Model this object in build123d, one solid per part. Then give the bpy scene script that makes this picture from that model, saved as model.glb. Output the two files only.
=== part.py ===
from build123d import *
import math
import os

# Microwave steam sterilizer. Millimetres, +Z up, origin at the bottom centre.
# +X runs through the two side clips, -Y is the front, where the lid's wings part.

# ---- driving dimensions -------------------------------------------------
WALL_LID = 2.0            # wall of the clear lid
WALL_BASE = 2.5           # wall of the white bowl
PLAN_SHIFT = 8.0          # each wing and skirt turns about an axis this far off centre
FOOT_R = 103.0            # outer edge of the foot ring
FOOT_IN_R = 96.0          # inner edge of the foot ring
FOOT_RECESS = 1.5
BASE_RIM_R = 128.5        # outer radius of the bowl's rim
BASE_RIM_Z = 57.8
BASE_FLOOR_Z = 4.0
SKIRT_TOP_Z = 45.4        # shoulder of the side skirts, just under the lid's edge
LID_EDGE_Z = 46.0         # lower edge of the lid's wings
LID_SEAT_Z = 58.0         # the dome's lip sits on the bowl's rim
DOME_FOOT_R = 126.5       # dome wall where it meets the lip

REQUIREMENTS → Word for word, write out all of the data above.

WRITTEN RESPONSE →
Model this object in build123d, one solid per part. Then give the bpy scene script that makes this picture from that model, saved as model.glb. Output the two files only.
=== part.py ===
from build123d import *
import math
import os

# Microwave steam sterilizer. Millimetres, +Z up, origin at the bottom centre.
# +X runs through the two side clips, -Y is the front, where the lid's wings part.

# ---- driving dimensions -------------------------------------------------
WALL_LID = 2.0            # wall of the clear lid
WALL_BASE = 2.5           # wall of the white bowl
PLAN_SHIFT = 8.0          # each wing and skirt turns about an axis this far off centre
FOOT_R = 103.0            # outer edge of the foot ring
FOOT_IN_R = 96.0          # inner edge of the foot ring
FOOT_RECESS = 1.5
BASE_RIM_R = 128.5        # outer radius of the bowl's rim
BASE_RIM_Z = 57.8
BASE_FLOOR_Z = 4.0
SKIRT_TOP_Z = 45.4        # shoulder of the side skirts, just under the lid's edge
LID_EDGE_Z = 46.0         # lower edge of the lid's wings
LID_SEAT_Z = 58.0         # the dome's lip sits on the bowl's rim
DOME_FOOT_R = 126.5       # dome wall where it meets the lip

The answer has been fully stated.